Social Marketing MUST be considered, have objectives and provide you with results.
A social business is at the sort of pinacle of the whole approach to this stuff. Becoming social as a business is an enormous undertaking for an organisation to set out on. And I am not sure Ive ever seen one succeed.
Don’t get me wrong – I think there are plenty of social businesses out there, but I am not sure an un-social one has ever managed to become social?
Here’s the plan
Talking of social media ‘guru’s’ If you want to seek inspiration from someone that knows what they are doing in this
space, look no further than Mark Schaefer. Mark is unique in social media circles I think, in that he was an accomplished and global marketer BEFORE embarking on a career in this exciting new area.
Mark details as good a social media plan as any I have ever come across in his seminal book The Tao of Twitter.
1. Targeted Followers – attracting the sorts of people you want to do business with, or at least are likely to do business with you
2. Content – Producing, in this case, a blog that is relevant, interesting, timely and entertaining content for your followers to not only consume, but most important of all, to share. Mark talks about ‘online influence’ in another great book which he sums up as the ability to move content.
3. Authentic Helpfulness – An idea Mark has identified as present in almost all social media success stories. Whether its brand like lego sending a little kid an impossible to get toy, or a blogger like Mark for instance, agreeing to come to Wales to appear in a social media conference for free!
In the book Mark offers far more detail on each of these ideas and I more than recommend you reading it for yourselves so that you can understand where he is coming from. But ultimately whats important here is the fact Mark approaches this often overwhelming topic in a calm understandable and methodic way. Making it easy for others to process these sometime overwhelming ideas.
Content is king
How many times have you heard that particular phrase? What does it mean? In the sense of a social media strategy its a way for you to engage with and have conversations with your clients and prospective clients. Its a way for you to build a community, and to encourage your brand’s advocates to share your messages throughout their personal networks.
It might be a way for you to educate your audience how to buy your product, while at the same time, through this act of helpfulness, positioning your company as the leaders in your field.

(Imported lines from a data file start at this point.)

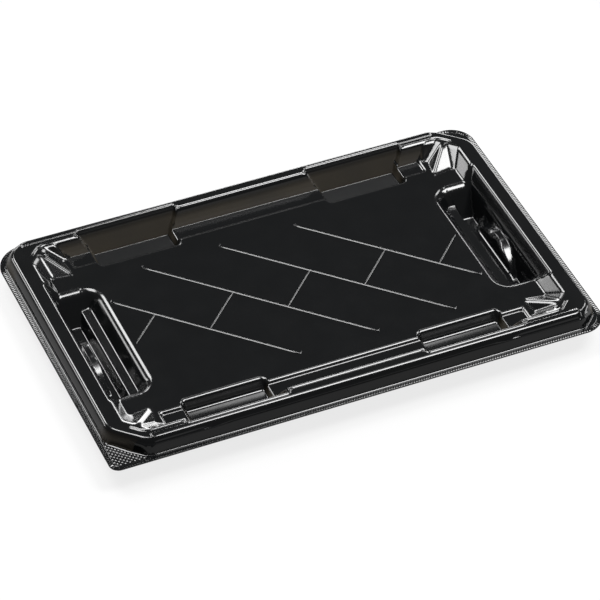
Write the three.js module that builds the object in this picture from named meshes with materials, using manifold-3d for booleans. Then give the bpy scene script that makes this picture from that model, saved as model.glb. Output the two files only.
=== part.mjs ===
// A shallow vacuum-formed food tray: one thin sheet of black polystyrene, drawn into a raised
// floor, two end pods that it stands on, four side bays, a flat rim and a flange round the edge.
// Millimetres, +Z up, X along the length. The origin is the middle of the tray on the surface
// that it stands on.

import * as THREE from 'three';
import { mergeVertices } from 'three/addons/utils/BufferGeometryUtils.js';
import Module from 'manifold-3d';

const wasm = await Module();
wasm.setup();

// Driving dimensions. Lengths with HALF are measured from the middle of the tray.
const SHEET = 0.5;
const HEIGHT = 17.5;
const RIM_HALF_LENGTH = 100;
const RIM_HALF_WIDTH = 63.1;
const FLANGE_WIDTH = 4.8;

// Depths below the rim, to the upper face of the sheet.
const FLOOR_DEPTH = 5.9;
const GROOVE_DEPTH = 7.4;
const BAY_DEPTH = 10.4;
const POD_LEDGE_DEPTH = 11.8;
const POD_DEPTH = HEIGHT - SHEET;
const FLANGE_DEPTH = 6.9;
const SHOULDER_DEPTH = 2.5;

// The well inside the rim, and the corner cut of its upper edge.
const WELL_HALF_LENGTH = 94.2;
const WELL_HALF_WIDTH = 57.4;
const WELL_CORNER_CUT = 6.9;
const END_SLOPE_RUN = 5.9;
const SIDE_WALL_RUN = 4.2;

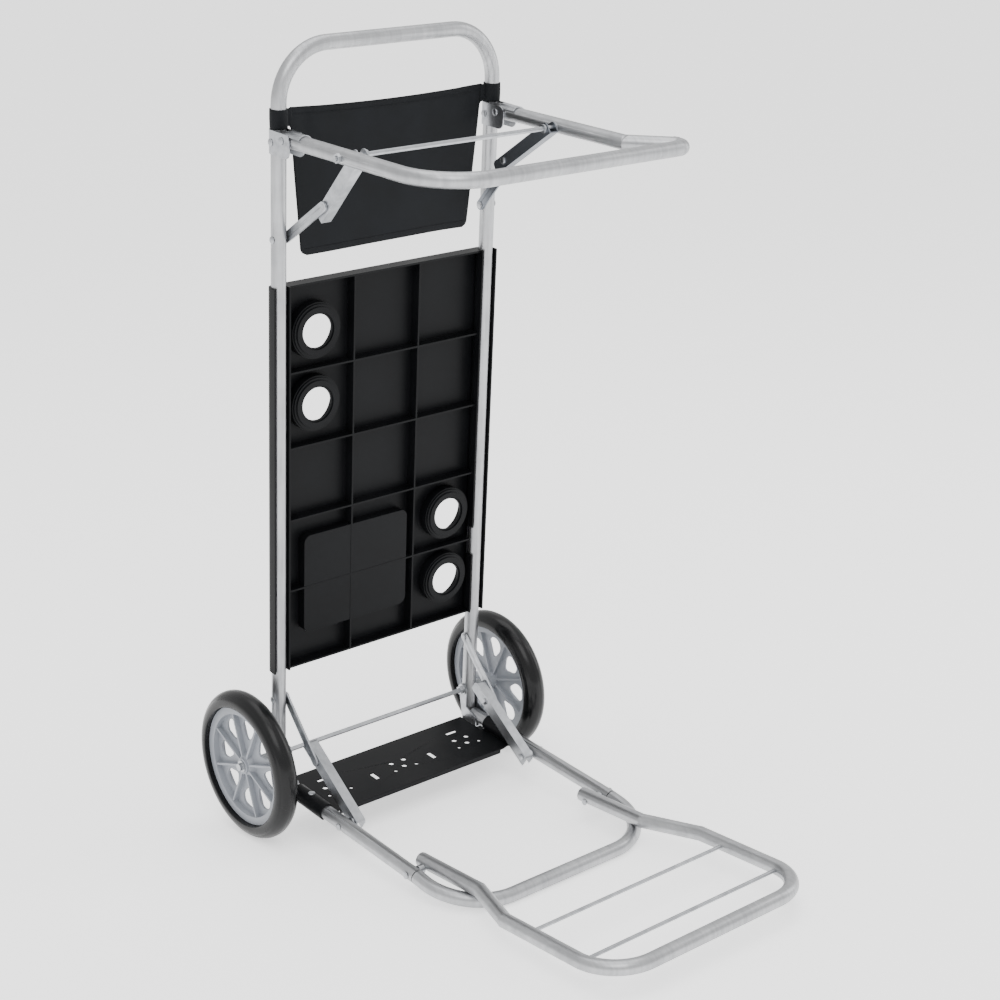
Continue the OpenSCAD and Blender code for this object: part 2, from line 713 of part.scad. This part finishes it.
module hoop_rod_nuts() {
    color("gainsboro") cart() for (s = [-1, 1]) lr(s) {
        difference() {
            translate([half_w + tr + 0.1, -a_rod[0], a_rod[1]]) rotate([0, 90, 0])
                cylinder(r = 6, h = 4.5, $fn = 6);
            pin_x(half_w, half_w + tr + 8, a_rod, rivet_r + plug_fit);
        }
        difference() {
            pin_x(chan_out + seat, in_x, a_rod, 6);
            pin_x(chan_out - 1, in_x + 1, a_rod, rivet_r + plug_fit);
        }
        difference() {
            pin_x(chan_out - chan_w - seat - 3, chan_out - chan_w - seat, a_rod, 5.5);
            pin_x(chan_out - chan_w - 9, chan_out, a_rod, rivet_r + plug_fit);
        }
    }
}

handle_frame();
foot_plugs();
hoop_bracket_left();
hoop_bracket_right();
frame_rivets();
bag_flap();
table_panel();
axle_rod();
axle_spacers();
axle_nuts();
axle_caps();
rim_left();
tyre_left();
rim_right();
tyre_right();
toe_frame();
toe_crossbar();
toe_plugs();
toe_brackets();
toe_rivets();
base_plate();
plate_rivets();
extension_pivots();
extension_frame();
extension_rods();
extension_plugs();
toe_link_left();
toe_link_right();
toe_link_heads_left();
toe_link_heads_right();
toe_channel_left();
toe_channel_right();
toe_knee_rivet_left();
toe_knee_rivet_right();
hoop_frame();
hoop_plugs();
hoop_saddles();
hoop_cross_rod();
hoop_rod_nuts();
hoop_link_left();
hoop_link_right();
hoop_link_heads_left();
hoop_link_heads_right();
hoop_channel_left();
hoop_channel_right();
hoop_knee_rivet_left();
hoop_knee_rivet_right();
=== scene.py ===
import math
import bpy
import bmesh
from mathutils import Matrix, Vector, noise
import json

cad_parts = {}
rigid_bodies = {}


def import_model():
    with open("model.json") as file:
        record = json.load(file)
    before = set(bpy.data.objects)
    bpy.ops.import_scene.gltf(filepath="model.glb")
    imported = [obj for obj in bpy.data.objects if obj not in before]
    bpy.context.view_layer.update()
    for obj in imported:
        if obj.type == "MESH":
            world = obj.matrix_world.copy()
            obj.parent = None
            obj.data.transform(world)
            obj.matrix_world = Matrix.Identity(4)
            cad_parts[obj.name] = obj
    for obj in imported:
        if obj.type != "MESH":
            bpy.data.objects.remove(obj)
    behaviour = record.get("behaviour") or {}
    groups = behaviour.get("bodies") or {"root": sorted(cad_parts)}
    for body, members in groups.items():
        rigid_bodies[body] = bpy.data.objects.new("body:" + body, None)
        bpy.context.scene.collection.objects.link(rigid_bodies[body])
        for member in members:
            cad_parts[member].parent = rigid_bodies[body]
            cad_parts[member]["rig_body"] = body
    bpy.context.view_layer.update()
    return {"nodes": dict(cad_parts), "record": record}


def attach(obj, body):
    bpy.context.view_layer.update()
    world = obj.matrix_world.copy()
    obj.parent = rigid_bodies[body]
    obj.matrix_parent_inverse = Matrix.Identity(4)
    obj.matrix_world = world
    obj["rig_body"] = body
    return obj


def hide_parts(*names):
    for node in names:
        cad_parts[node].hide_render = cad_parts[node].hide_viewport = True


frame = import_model()

# sizes shared with the CAD part, metres
LEAN = math.radians(7.1)
WHEEL_R = 0.1016
RIM_R = 0.0818
TYRE_R = 0.016
WHEEL_X = 0.2122
Y_SHIFT = 0.28045
# cart millimetres
HALF_W = 164.0
STRAP_LOW, STRAP_H = 843.2, 23.2
CLOTH_T = 0.0011


# cart millimetres (x across, a forward, h up the uprights) to the row frame in metres
def cart(x, a, h):
    a, h = a / 1000, h / 1000
    return Vector((x / 1000,
                   Y_SHIFT - a * math.cos(LEAN) - h * math.sin(LEAN),
                   WHEEL_R - a * math.sin(LEAN) + h * math.cos(LEAN)))


# ---------- materials ----------
def new_material(name, color, rough, metal=0.0, coat=0.0, sheen=0.0, spec=0.5):
    m = bpy.data.materials.new(name)
    m.use_nodes = True
    b = m.node_tree.nodes["Principled BSDF"]
    b.inputs["Base Color"].default_value = (*color, 1)
    b.inputs["Roughness"].default_value = rough
    b.inputs["Metallic"].default_value = metal
    b.inputs["Coat Weight"].default_value = coat
    b.inputs["Sheen Weight"].default_value = sheen
    b.inputs["Specular IOR Level"].default_value = spec
    return m, m.node_tree.nodes, m.node_tree.links, b


def mapped(nodes, links, scale):
    tc = nodes.new("ShaderNodeTexCoord")
    mp = nodes.new("ShaderNodeMapping")
    mp.inputs["Scale"].default_value = scale
    links.new(tc.outputs["Object"], mp.inputs["Vector"])
    return mp.outputs["Vector"]


def noise_tex(nodes, links, vec, scale, detail):
    n = nodes.new("ShaderNodeTexNoise")
    n.inputs["Scale"].default_value = scale
    n.inputs["Detail"].default_value = detail
    n.inputs["Roughness"].default_value = 0.55
    links.new(vec, n.inputs["Vector"])
    return n.outputs["Fac"]


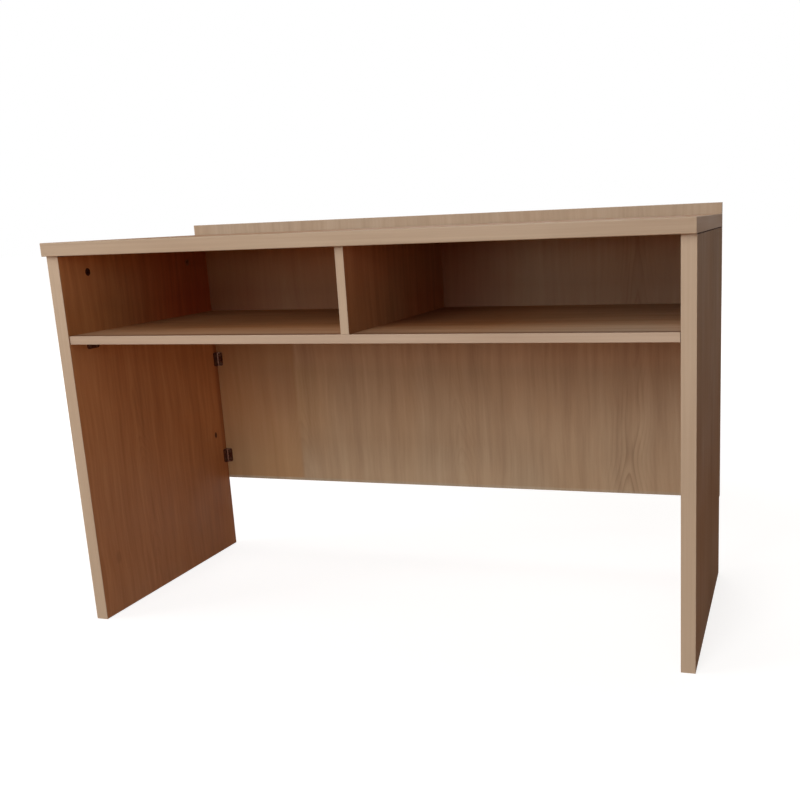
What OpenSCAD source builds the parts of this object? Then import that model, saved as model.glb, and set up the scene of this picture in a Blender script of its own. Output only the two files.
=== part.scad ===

But there are other considerations. You might simply be interested in listening Not only listening to what your clients are saying about you to each other, but also offering them a channel to communicate directly with you.
Or as an extension of this, you might simply be looking to redeploy those ‘old fashioned’ PR objectives of out reach and initiation and direction of the conversation. Or any other type of interaction you can think of.
Whatever you come up with, you’ll have to start at the start. And thats the way its always been.
Who are you talking to?
What do you want them to do / the think / to know about you
Why should they do it
What are our customers saying about us? Whats good? Whats bad? And what can we do about it? As much as the new technology is exciting and the platforms entertaining, and seemingly very powerful, its still imperative to have a plan, and a way to understand whether you are getting what you should be for your efforts in this ‘social’ space.
Do you know what? Sometimes, with a little bit of thought, you may find you dont need to us it at all!